Research, Development and Technology
Numerical Rocks AS, a small Norwegian company, has been developing software to simulate the storage of carbon dioxide in rock, a tool likely to be useful for carbon capture and storage (CCS) projects and enhanced oil recovery (EOR) applications. The company’s software simulates two phase flow (CO2 and water) through digitised three dimensional images of rock that are at a fine scale enough to incorporate capillaries. This enables simulation of ‘stationary flow’ – the slow ingress of fluid into capillaries which occurs far from injection wells. The company is now working on non-stationary flow simulation.
Air Liquide has taken a significant step in the South American market, building a new CO2 and power plant in Itabirito, Minas Gerais, Brazil, at the site of a Coca Cola bottling plant. The new plant accompanies a long-term deal to supply CO2, nitrogen and compressed dry air, as well as electric power, steam and chilled water. The plant is innovative in that it purifies the CO2 produced during power generation to a level exceeding the highest beverage grade requirements, which it supplies for use of Coca Cola in the manufacture of its drinks. This, along with the co-locality of the plants, reduces the carbon footprint of both companies. Air Liquide employed Union Engineering to supply the plant, the second time it has done so in Brazil.
Utico Middle East has announced the winning, in conjunction with Shanghai Electric, of a $US 408 million/€315 million contract to build what it says will be the world’s greenest coal fired power plant, in Ras Al Khaimah in the United Arab Emirates, to be completed in 2015, sized at 270 MW. Utico’s managing director, Richard Menezes, was quoted as saying “By deploying Shanghai Electric’s superior energy-efficient and proven technology at the plant, we are confident of reducing flue gas desulphurization, carbon dioxide emissions almost to zero, and setting the benchmark for cleaner energy to the world.” The plant will be designed to capture 100% of carbon at nominal capacity, and 80% during standard operation. The announcement was coupled with an ambitious regional plan for Utico, which wants to supply clean coal energy to more countries within the Gulf Cooperation Council countries – Bahrain, Oman, UAE, Saudi Arabia, Kuwait and Qatar. It is already in talks with Dubai (which wants to produce 12% of its electricity from clean coal) and Oman.
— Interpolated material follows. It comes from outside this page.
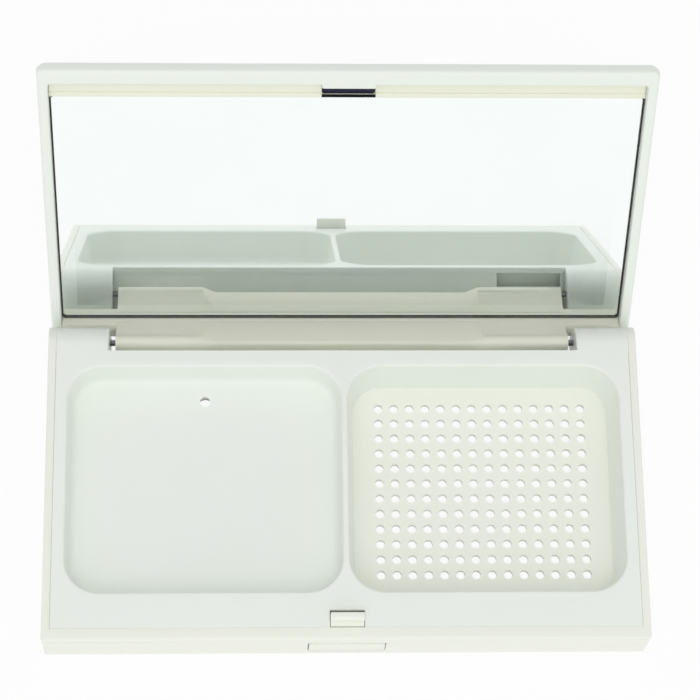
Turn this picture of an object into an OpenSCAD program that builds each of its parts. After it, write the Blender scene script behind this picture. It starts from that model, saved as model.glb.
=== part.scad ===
// Two-well powder compact with a mirrored lid.
// Origin: centre of the underside. +X runs along the width, +Y to the hinge, +Z up.
// The lid is drawn shut over the base and then swung open about the hinge pins.

/* [Case] */
// Width of the case
case_w = 112; // [90:1:140]
// Depth of the case, front to hinge side
case_d = 62.5; // [50:0.5:80]
// Height of the base, underside to deck
base_h = 11; // [10:0.5:16]
// Height of the lid above the parting line
lid_h = 5; // [4.6:0.1:7]
// Radius of the upright corners, seen from above
corner_r = 0.7; // [0.5:0.1:3]
// Gap between the deck and the shut lid
parting_gap = 0.12; // [0.08:0.01:0.3]
// Gap between two mouldings that are assembled together
fit_gap = 0.08; // [0.05:0.01:0.12]

/* [Lower shell] */
// Thickness of the shell's side walls
shell_side = 1.5; // [1.2:0.1:2]
// Thickness of the shell's front wall
shell_front = 2.45; // [2:0.05:3]
// Thickness of the shell's floor
floor_t = 1.1; // [0.9:0.1:1.6]
// How far the floor stands above what the case rests on
foot_h = 0.75; // [0.4:0.05:1]
// Width of the foot that runs round the underside
foot_w = 3; // [2:0.5:4]
// Radius of the lower outer edge
bottom_r = 1.2; // [0.6:0.1:1.6]
// Radius of the upper front edge
rim_r = 0.9; // [0.5:0.1:1.2]

/* [Wells] */
// Width of each well at the deck
well_w = 51.5; // [38:0.5:60]
// Length of each well, front to back
well_l = 44; // [32:0.5:50]
// Deck between the case's front face and the wells
well_front = 9.2; // [9:0.1:11]
// Thickness of the divider between the wells
divider_t = 1.2; // [1:0.1:3]
// Corner radius of the wells at the deck
well_r = 6.6; // [4:0.1:9]
// Depth of the left-hand pan well
pan_depth = 6.5; // [4:0.1:7]
// How far the pan well's walls lean in from deck to floor
pan_draft = 0.5; // [0.1:0.1:1]
// How far the puff well's walls lean in from deck to floor
puff_draft = 1.3; // [0.4:0.1:2]
// Thickness of the well walls, deck and skirt
frame_t = 1.1; // [0.9:0.05:1.3]
// Diameter of the poke hole in the pan well
poke_d = 2; // [1.5:0.1:3]
// Distance from the pan well's rear edge to the poke hole's centre
poke_inset = 4.9; // [3:0.1:12]

/* [Vents] */
// Columns of vent holes
vent_cols = 14; // [6:1:14]
// Rows of vent holes
vent_rows = 12; // [4:1:12]
// Distance between vent centres
vent_pitch = 3; // [2.4:0.1:3]
// Diameter of a vent hole
vent_d = 1.7; // [1:0.1:2]

/* [Hinge] */
// Distance from the hinge axis to the rear face
hinge_inset = 2.85; // [2.6:0.05:3.2]
// Distance from the deck down to the hinge axis
hinge_drop = 4.8; // [4.4:0.1:5.2]
// Diameter of a hinge pin
pin_d = 1.2; // [1:0.1:1.4]
// Length of a hinge pin
pin_l = 9.6; // [8:0.2:11]
// Radial clearance of the pins in the lid's barrels
pin_gap = 0.05; // [0.02:0.01:0.08]
// Radius of the barrels at the ends of the hinge bar
barrel_r = 1.4; // [1.2:0.05:1.6]
// Length of each barrel
barrel_l = 16.5; // [12:0.5:18]
// Length of the ramp from a barrel to the bar's plain middle
ramp_l = 2.4; // [1:0.2:4]
// Width of each ear beside the hinge bar, shell included
ear_w = 11.4; // [10:0.1:13]
// Gap between the hinge bar and each ear
bar_gap = 1.1; // [0.6:0.1:1.5]
// Distance from the hinge axis forward to the recess
recess_front = 3.2; // [3.1:0.05:3.6]
// Play left between the open lid and its stop
stop_gap = 0.04; // [0.03:0.01:0.1]

/* [Lid] */
// Width of the lid's front rim
rim_front = 3; // [2:0.1:3.5]
// Width of the lid's side rims
rim_side = 1.9; // [1.5:0.1:2.5]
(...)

Australian company AGL has announced it has suspended plans for a $US 1.04 billion/€802 million gas-fired power plant it was intending to have built in New South Wales, Australia. A recent fall in demand due to higher prices and mild weather was behind the decision, according to The Wall Street Journal, although for a long-term project and a state with a growing population, these reasons are questionable. The plant was to be built in two stages, each being 500 MW, and General Electric was to be the designer and builder.